There's no denying that to stick "Showtime" into the octagon with Henderson at this point would be exciting, based on their WEC meeting and The Kick in particular. But that would be the type of sports/entertainment decision-making that transformed Jeremy Lin's Warholian 15 minutes of NBA renown into an All-Star weekend invitation. It'd be the kind of thinking that would have matched the Giants and Patriots in Super Bowl XLVI simply because they'd put on a darn good show four years ago and a rematch would be fun for fans. That's not the way the NFL runs its business. There are standards to adhere to, a step-by-step procedure known as the playoffs to go through.
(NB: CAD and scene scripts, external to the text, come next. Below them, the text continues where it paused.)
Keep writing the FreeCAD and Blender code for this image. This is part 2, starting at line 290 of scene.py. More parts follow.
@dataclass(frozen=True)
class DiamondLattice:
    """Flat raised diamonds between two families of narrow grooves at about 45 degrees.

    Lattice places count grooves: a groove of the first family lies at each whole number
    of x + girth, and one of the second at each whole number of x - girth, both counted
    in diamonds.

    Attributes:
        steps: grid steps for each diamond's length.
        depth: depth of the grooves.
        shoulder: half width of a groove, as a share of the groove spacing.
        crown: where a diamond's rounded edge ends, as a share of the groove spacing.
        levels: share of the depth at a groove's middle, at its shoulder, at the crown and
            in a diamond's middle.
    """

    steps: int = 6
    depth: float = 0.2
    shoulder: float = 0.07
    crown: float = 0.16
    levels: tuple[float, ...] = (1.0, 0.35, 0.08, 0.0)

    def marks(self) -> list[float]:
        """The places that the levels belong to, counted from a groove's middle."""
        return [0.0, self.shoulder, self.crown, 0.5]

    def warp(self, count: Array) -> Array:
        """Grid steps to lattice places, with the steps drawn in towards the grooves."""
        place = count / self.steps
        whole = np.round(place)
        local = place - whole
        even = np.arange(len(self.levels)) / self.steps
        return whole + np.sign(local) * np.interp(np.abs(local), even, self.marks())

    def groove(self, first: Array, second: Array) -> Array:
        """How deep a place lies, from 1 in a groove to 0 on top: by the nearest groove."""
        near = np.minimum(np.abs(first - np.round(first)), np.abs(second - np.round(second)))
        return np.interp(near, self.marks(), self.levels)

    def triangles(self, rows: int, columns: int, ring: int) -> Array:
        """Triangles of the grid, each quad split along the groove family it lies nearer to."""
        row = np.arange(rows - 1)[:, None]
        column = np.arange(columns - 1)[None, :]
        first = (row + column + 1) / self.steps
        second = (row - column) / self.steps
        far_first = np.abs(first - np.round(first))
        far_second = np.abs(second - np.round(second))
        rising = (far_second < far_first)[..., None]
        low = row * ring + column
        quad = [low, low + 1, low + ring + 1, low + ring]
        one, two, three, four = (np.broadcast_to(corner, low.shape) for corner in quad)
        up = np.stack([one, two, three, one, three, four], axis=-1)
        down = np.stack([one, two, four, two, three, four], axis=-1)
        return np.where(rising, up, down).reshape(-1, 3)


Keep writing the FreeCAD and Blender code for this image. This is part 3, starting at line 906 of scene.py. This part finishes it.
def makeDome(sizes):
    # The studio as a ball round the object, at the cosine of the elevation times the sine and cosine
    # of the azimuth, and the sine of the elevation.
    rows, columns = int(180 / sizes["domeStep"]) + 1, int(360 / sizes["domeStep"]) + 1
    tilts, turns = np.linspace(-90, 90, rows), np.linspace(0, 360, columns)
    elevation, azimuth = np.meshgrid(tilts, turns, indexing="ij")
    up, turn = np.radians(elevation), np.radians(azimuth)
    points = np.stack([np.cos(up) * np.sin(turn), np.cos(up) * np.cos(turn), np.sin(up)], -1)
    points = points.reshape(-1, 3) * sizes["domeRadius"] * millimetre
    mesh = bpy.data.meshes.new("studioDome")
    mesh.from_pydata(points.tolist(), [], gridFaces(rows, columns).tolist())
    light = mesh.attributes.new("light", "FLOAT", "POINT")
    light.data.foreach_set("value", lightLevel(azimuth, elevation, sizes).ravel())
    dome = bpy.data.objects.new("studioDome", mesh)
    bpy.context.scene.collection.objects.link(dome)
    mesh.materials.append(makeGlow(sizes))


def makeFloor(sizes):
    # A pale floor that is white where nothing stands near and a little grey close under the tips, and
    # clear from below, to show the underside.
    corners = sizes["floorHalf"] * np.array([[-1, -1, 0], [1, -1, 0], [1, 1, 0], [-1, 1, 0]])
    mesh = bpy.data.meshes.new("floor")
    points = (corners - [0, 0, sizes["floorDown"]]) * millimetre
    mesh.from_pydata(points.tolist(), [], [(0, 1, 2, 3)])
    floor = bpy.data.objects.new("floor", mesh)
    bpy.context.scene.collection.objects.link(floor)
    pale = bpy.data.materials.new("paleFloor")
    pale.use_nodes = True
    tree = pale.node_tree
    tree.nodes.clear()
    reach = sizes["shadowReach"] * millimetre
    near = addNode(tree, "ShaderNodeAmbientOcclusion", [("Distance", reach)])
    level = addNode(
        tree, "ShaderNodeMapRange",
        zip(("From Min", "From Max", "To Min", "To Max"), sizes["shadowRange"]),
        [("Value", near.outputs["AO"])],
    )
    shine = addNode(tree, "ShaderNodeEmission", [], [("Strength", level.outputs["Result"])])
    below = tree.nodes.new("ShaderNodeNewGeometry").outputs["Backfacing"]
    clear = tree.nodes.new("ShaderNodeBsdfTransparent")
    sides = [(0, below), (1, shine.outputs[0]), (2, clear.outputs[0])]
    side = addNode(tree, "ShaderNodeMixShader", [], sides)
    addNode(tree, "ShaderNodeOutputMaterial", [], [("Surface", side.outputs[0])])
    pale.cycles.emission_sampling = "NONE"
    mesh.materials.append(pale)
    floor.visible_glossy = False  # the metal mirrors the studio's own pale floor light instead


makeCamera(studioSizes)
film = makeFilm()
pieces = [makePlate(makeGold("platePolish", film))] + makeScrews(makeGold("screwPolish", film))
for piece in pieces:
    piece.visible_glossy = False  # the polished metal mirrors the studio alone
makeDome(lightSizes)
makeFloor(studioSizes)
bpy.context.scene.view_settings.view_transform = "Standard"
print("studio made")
You don't just Tebow your way into the championship game, just because you've thrilled the fans and have a nice Twitter buzz. The two teams that ended up playing for the trophy in Indianapolis had to earn their tickets on the field, beating the best their conferences had to offer.

UFC fighters also should have to earn their rise to glory by beating the best inside the cage, not just in the court of public opinion.